In another embodiment, the invention comprises a solenoid control circuit connected to first and second voltage sources, connected to an external signal mechanism and connected to a solenoid having at least one coil. The circuit includes a control means for receiving and validating a control signal from the external signal mechanism. A solenoid current regulator, including a current monitoring circuit, is coupled to the control means, is capable of receiving the control signal and is coupled to a micro-controller means. A power switching means is connected to and receives power from one of the voltage sources. The micro-controller is connected to and provides a current signal to the power switching means which is in turn connected to the solenoid coil. The current signal allows the current flowing through the solenoid to decay for a predetermined period of time after a predetermined current level is established in the solenoid coil.
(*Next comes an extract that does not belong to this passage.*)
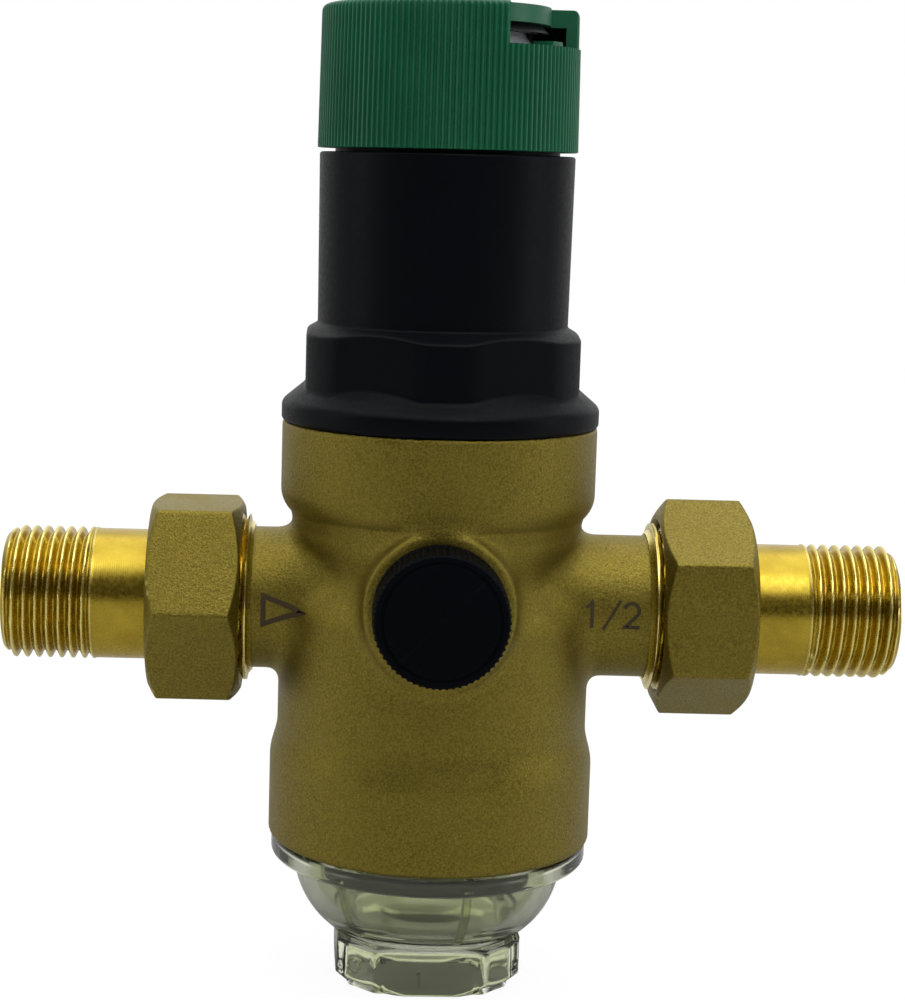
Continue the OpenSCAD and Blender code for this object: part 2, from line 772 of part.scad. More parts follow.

In a third embodiment, a circuit for controlling the current applied to a solenoid having an external signal source and a voltage source including a signal receiving means, a power switching means and a current regulating solenoid driver circuit. The signal receiving means receives a signal from the external signal source. The power switching means is connected to the voltage source and the solenoid. The current regulating solenoid driver circuit is capable of monitoring the signal from the signal receiving means and sending an output to said power switching means thereby allowing the current flowing through the solenoid to decay for a predetermined period of time after a predetermined current level is established in the solenoid coil.